PAUL WELSH looks back at some black and white cult classics and remembers the Hollywood hotshots who dropped by to boost ratings

I recently read in a national tabloid that Dancing On Ice was not able to return to Elstree Studios this year as the stages were fully booked.

That bit of the article was correct but the rest should have been checked out. It stated the show had been displaced by filming on the latest Harry Potter film when in fact that finished at Leavesden weeks ago.

It also said they were waiting for the Big Brother house to be demolished when the present series finishes. A bit of journalistic checking would have revealed in fact the production company has been granted planning permission to retain the house and I suspect we have not heard the last of Big Brother.

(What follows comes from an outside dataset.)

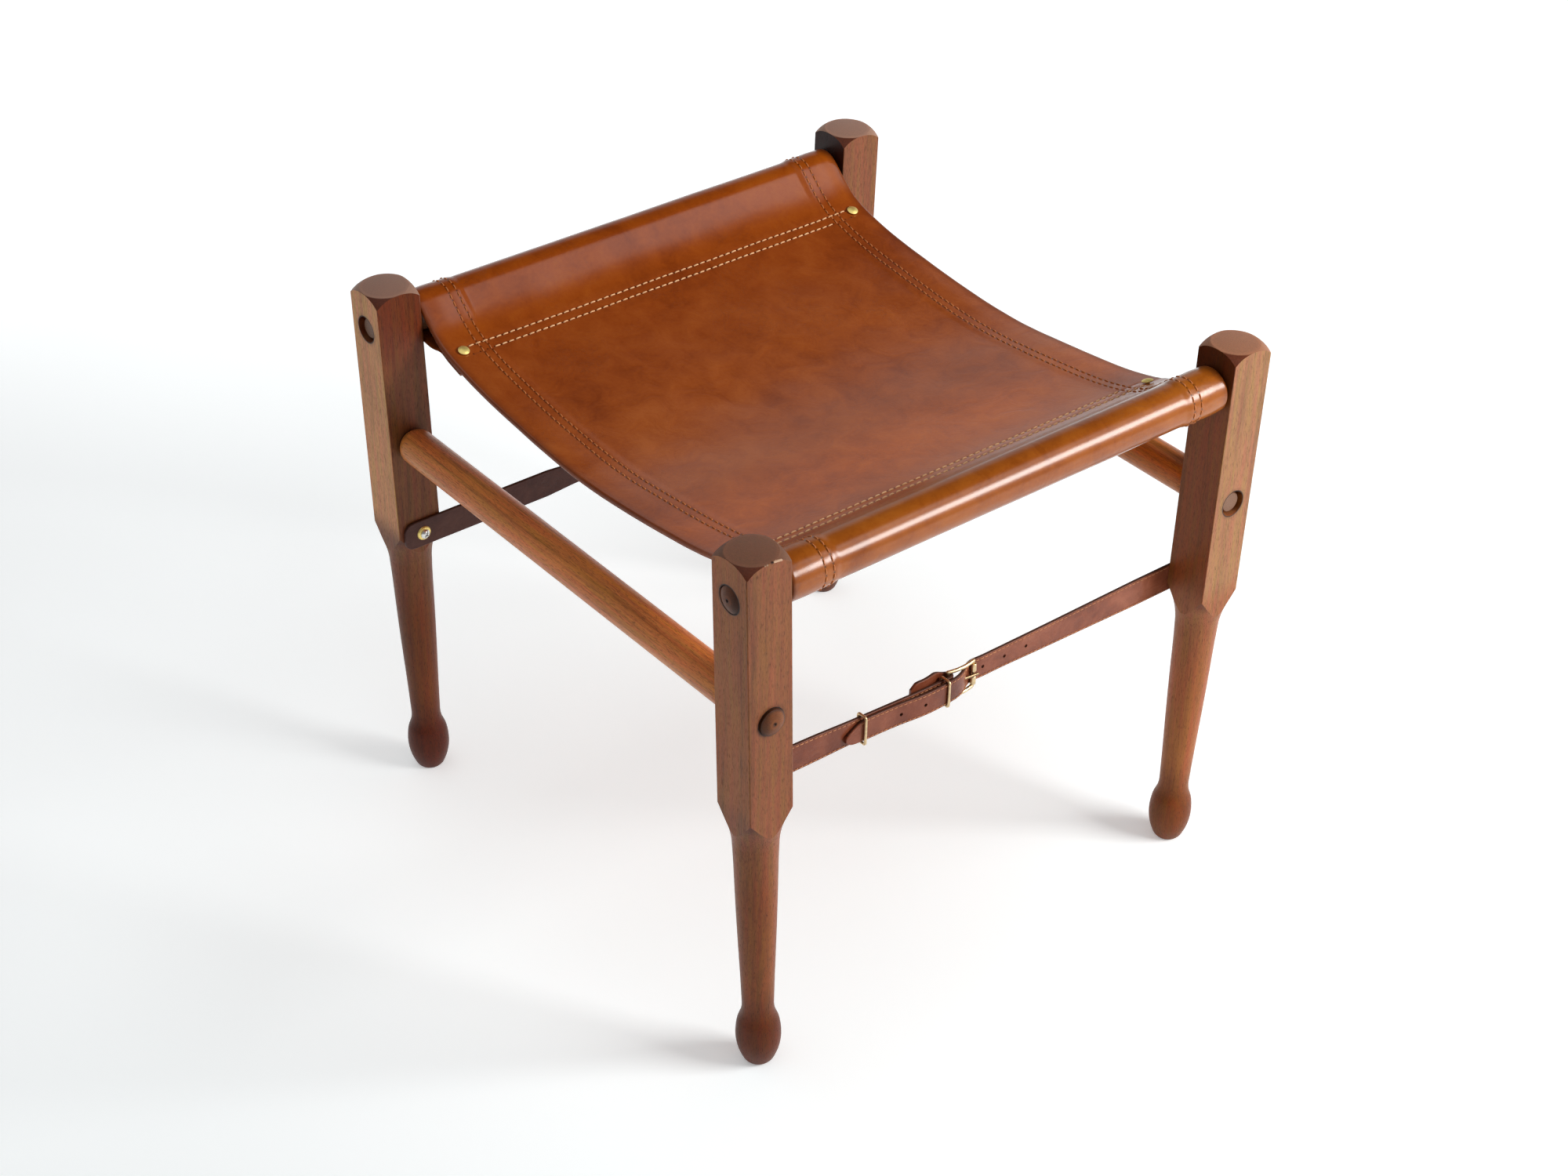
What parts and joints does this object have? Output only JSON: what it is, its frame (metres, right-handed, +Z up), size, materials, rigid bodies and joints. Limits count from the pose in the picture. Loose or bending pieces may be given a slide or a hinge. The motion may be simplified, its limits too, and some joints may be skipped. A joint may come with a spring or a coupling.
{
  "type": "safari stool",
  "caption": "Knock-down stool with turned square-topped legs, round rails and stretchers, a sagging leather sling seat and buckled leather straps.",
  "frame": {"origin": "on the floor, midway between the legs", "axes": "+X along the seat rails to the right, +Y to the back, +Z up"},
  "size_m": [0.4913, 0.4942, 0.4601],
  "materials": {
    "leg_wood": "oiled satin",
    "dowel_wood": "oiled satin",
    "sling_leather": "smooth, polished by use",
    "strap_leather": "smooth, stitched edges",
    "buckle_brass": "polished",
    "rivet_brass": "worn",
    "screw_steel": "bright"
  },
  "bodies": {
    "seat": {"seat_rail_front": "dowel_wood", "seat_rail_rear": "dowel_wood", "sling": "sling_leather", "sling_rivets": "rivet_brass", "sling_rivet_burrs": "rivet_brass"},
    "left_frame": {"leg_front_left": "leg_wood", "leg_rear_left": "leg_wood", "stretcher_left": "dowel_wood", "front_buckle_strap": "strap_leather", "front_keeper_fixed": "buckle_brass", "rear_billet_strap": "strap_leather", "strap_screws_left": "screw_steel", "cup_washers_left": "rivet_brass"},
    "right_frame": {"leg_front_right": "leg_wood", "leg_rear_right": "leg_wood", "stretcher_right": "dowel_wood", "front_billet_strap": "strap_leather", "rear_buckle_strap": "strap_leather", "rear_keeper_fixed": "buckle_brass", "strap_screws_right": "screw_steel", "cup_washers_right": "rivet_brass"},
    "front_buckle": {"front_buckle_frame": "buckle_brass"},
    "front_prong": {"front_buckle_prong": "buckle_brass"},
    "front_loop": {"front_keeper_sliding": "buckle_brass"},
    "rear_buckle": {"rear_buckle_frame": "buckle_brass"},
    "rear_prong": {"rear_buckle_prong": "buckle_brass"},
    "rear_loop": {"rear_keeper_sliding": "buckle_brass"}
  },
  "joints": [
    {"name": "left_frame_pull_off", "type": "slide", "parent": "seat", "child": "left_frame", "axis": [-1, 0, 0], "range_m": [0, 0.04], "deforming": ["front_billet_strap", "rear_billet_strap"]},
    {"name": "right_frame_pull_off", "type": "slide", "parent": "seat", "child": "right_frame", "axis": [1, 0, 0], "range_m": [0, 0.04], "deforming": ["front_billet_strap", "rear_billet_strap"]},
    {"name": "front_buckle_swing", "type": "hinge", "parent": "left_frame", "child": "front_buckle", "pos_m": [-0.0265, -0.2052, 0.2485], "axis": [0, 0, -1], "range_deg": [-60, 40], "deforming": ["front_billet_strap"]},
    {"name": "front_prong_lift", "type": "hinge", "parent": "front_buckle", "child": "front_prong", "pos_m": [-0.0265, -0.2052, 0.2485], "axis": [0, 0, -1], "range_deg": [0, 60], "deforming": ["front_billet_strap"]},
    {"name": "front_keeper_slide", "type": "slide", "parent": "left_frame", "child": "front_loop", "axis": [0.9994, -0.0335, 0], "range_m": [-0.012, 0.034], "deforming": ["front_billet_strap"]},
    {"name": "rear_buckle_swing", "type": "hinge", "parent": "right_frame", "child": "rear_buckle", "pos_m": [0.0265, 0.2052, 0.2445], "axis": [0, 0, -1], "range_deg": [-60, 40], "deforming": ["rear_billet_strap"]},
    {"name": "rear_prong_lift", "type": "hinge", "parent": "rear_buckle", "child": "rear_prong", "pos_m": [0.0265, 0.2052, 0.2445], "axis": [0, 0, -1], "range_deg": [0, 60], "deforming": ["rear_billet_strap"]},
    {"name": "rear_keeper_slide", "type": "slide", "parent": "right_frame", "child": "rear_loop", "axis": [-0.9994, 0.0335, 0], "range_m": [-0.012, 0.034], "deforming": ["rear_billet_strap"]}
  ]
}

Both television productions are the latest in a long line of television series shot at Elstree Studios since the Fifties and there was a period in the Sixties when TV series dominated the facility as film production waned.

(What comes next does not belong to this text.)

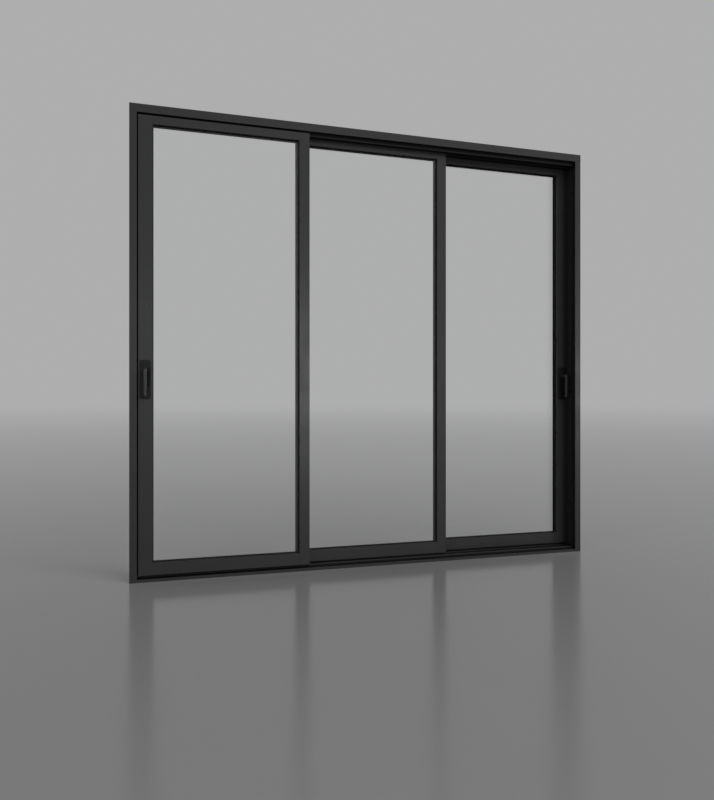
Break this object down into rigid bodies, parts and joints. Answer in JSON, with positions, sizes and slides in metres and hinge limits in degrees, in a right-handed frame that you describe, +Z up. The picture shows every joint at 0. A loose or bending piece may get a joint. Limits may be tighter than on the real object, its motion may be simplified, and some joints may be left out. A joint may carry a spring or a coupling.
{
  "type": "sliding door",
  "caption": "Wide glazed sliding door with parallel tracks in a slim black metal frame, overlapping full-height panels on rollers and lever handles on the outer panels.",
  "frame": {"origin": "centre of the sill's flat underside", "axes": "+X to the right as seen from the front, along the tracks; -Y towards the side with the handles; +Z up"},
  "size_m": [2.6, 0.227, 2.4],
  "materials": {
    "powder_coat": "fine matt black powder coat",
    "clear_glass": "clear float glass",
    "black_rubber": "matt extruded rubber",
    "brush_pile": "woven pile",
    "rail_metal": "dark satin",
    "spacer_black": "matt",
    "roller_dark": "zinc plated",
    "handle_black": "satin black coat",
    "lock_steel": "satin"
  },
  "bodies": {
    "frame": {"frame_head": "powder_coat", "frame_jamb_left": "powder_coat", "frame_jamb_right": "powder_coat", "frame_sill": "powder_coat", "left_jamb_seal": "black_rubber", "left_running_rail": "rail_metal", "left_strike_plate": "lock_steel", "middle_running_rail": "rail_metal", "right_jamb_seal": "black_rubber", "right_running_rail": "rail_metal", "right_strike_plate": "lock_steel"},
    "left_panel": {"left_brush_seal": "brush_pile", "left_glass": "clear_glass", "left_glass_spacer": "spacer_black", "left_glazing_gasket": "black_rubber", "left_handle_plate": "handle_black", "left_lock_faceplate": "lock_steel", "left_rail_bottom": "powder_coat", "left_rail_top": "powder_coat", "left_rollers": "roller_dark", "left_stile_left": "powder_coat", "left_stile_right": "powder_coat"},
    "middle_panel": {"middle_brush_seal": "brush_pile", "middle_glass": "clear_glass", "middle_glass_spacer": "spacer_black", "middle_glazing_gasket": "black_rubber", "middle_rail_bottom": "powder_coat", "middle_rail_top": "powder_coat", "middle_rollers": "roller_dark", "middle_stile_left": "powder_coat", "middle_stile_right": "powder_coat"},
    "right_panel": {"right_glass": "clear_glass", "right_glass_spacer": "spacer_black", "right_glazing_gasket": "black_rubber", "right_handle_plate": "handle_black", "right_lock_faceplate": "lock_steel", "right_rail_bottom": "powder_coat", "right_rail_top": "powder_coat", "right_rollers": "roller_dark", "right_stile_left": "powder_coat", "right_stile_right": "powder_coat"},
    "left_lever": {"left_lever": "handle_black"},
    "right_lever": {"right_lever": "handle_black"}
  },
  "joints": [
    {"name": "left_panel_slide", "type": "slide", "parent": "frame", "child": "left_panel", "axis": [1, 0, 0], "range_m": [0, 1.662]},
    {"name": "middle_panel_slide", "type": "slide", "parent": "frame", "child": "middle_panel", "axis": [1, 0, 0], "range_m": [-0.8145, 0.773]},
    {"name": "right_panel_slide", "type": "slide", "parent": "frame", "child": "right_panel", "axis": [1, 0, 0], "range_m": [-0.773, 0]},
    {"name": "left_lever_turn", "type": "hinge", "parent": "left_panel", "child": "left_lever", "pos_m": [-1.223, -0.081, 1.063], "axis": [0, -1, 0], "range_deg": [0, 180]},
    {"name": "right_lever_turn", "type": "hinge", "parent": "right_panel", "child": "right_lever", "pos_m": [1.2485, 0.035, 1.063], "axis": [0, -1, 0], "range_deg": [-180, 0]}
  ]
}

I recently watched some surviving episodes of a police drama series of the late Fifties called Dial 999 which was made at the studio. It was about a Canadian policeman in London and starred Robert Beatty, who I had the pleasure to invite back to Elstree in 1989. The series still stands up quite well in black and white, as does the Sixties cop series Gideon’s Way, which starred John Gregson.

The two most famous series of the Sixties were of course The Saint with Roger Moore and The Avengers with Patrick Macnee. Both used many local spots to film which makes them fun to watch today.

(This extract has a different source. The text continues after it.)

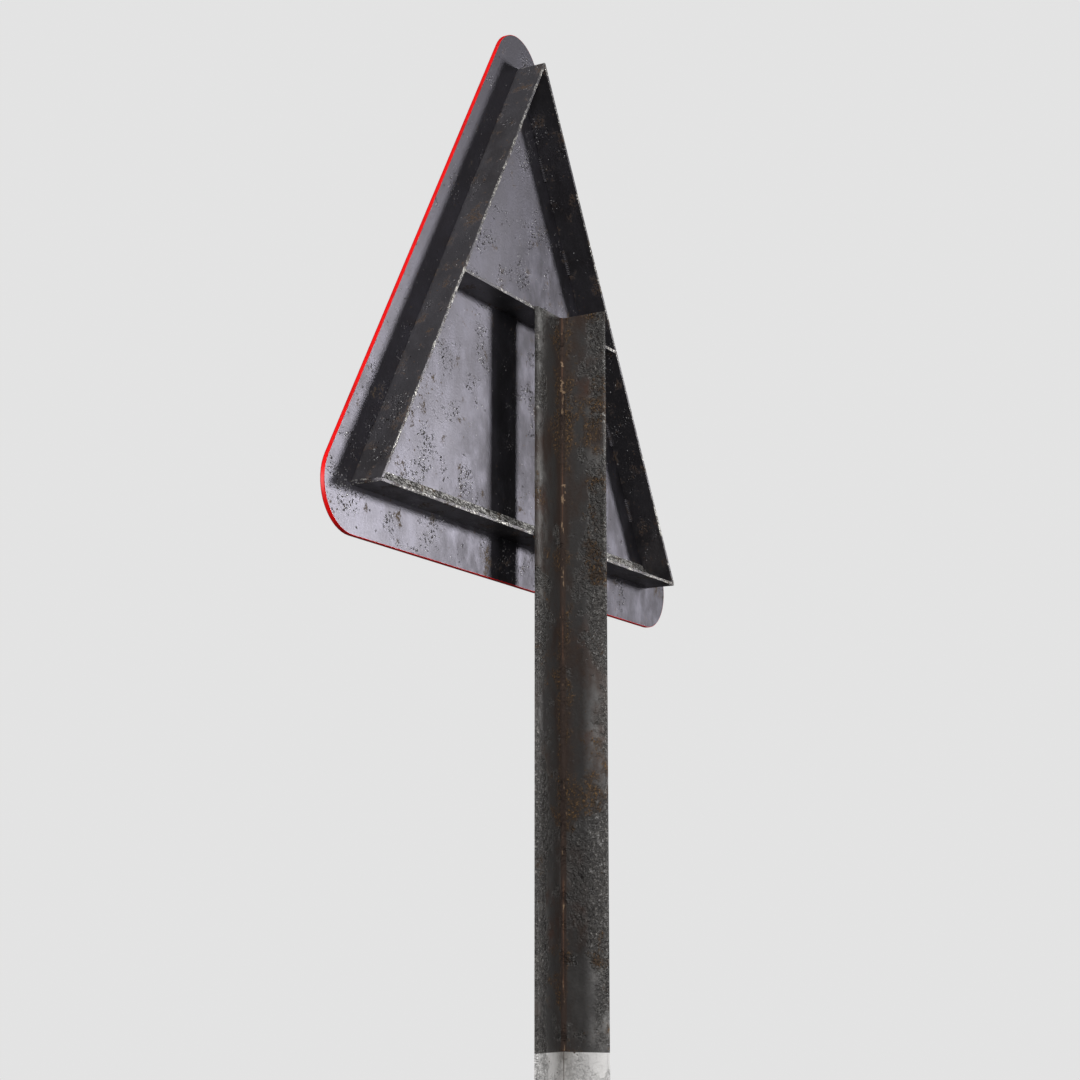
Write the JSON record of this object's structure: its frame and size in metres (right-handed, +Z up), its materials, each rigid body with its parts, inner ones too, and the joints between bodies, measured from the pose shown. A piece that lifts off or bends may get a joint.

Roger nowadays jokes that although Simon Templar travelled to many exotic places in The Saint, he usually found in real life that turned out to be the backlot and the standing street set redressed to be Panama or Paris with the aid of a potted palm tree or citreon car and a cycling onion seller.

Now TV audiences are too alert to put up with back projection and other cost-saving gimmicks but it gives a kind of quaintness to such programmes of yesteryear.

Another fun thing watching old TV series shot here is spotting stars of the future like Anthony Hopkins and Donald Sutherland way down the cast list, plus the legion of character actors that seemed to crop every time as the copper, taxi driver or suspect foreigner.

Some of the series have taken on cult status like Randall and Hopkirk (Deceased) in which Kenneth Cope played a ghost detective who wore a white suit. Ken once told me that whenever it got stains they covered them with tippex to save time. The series shared production crews and sets with Department S.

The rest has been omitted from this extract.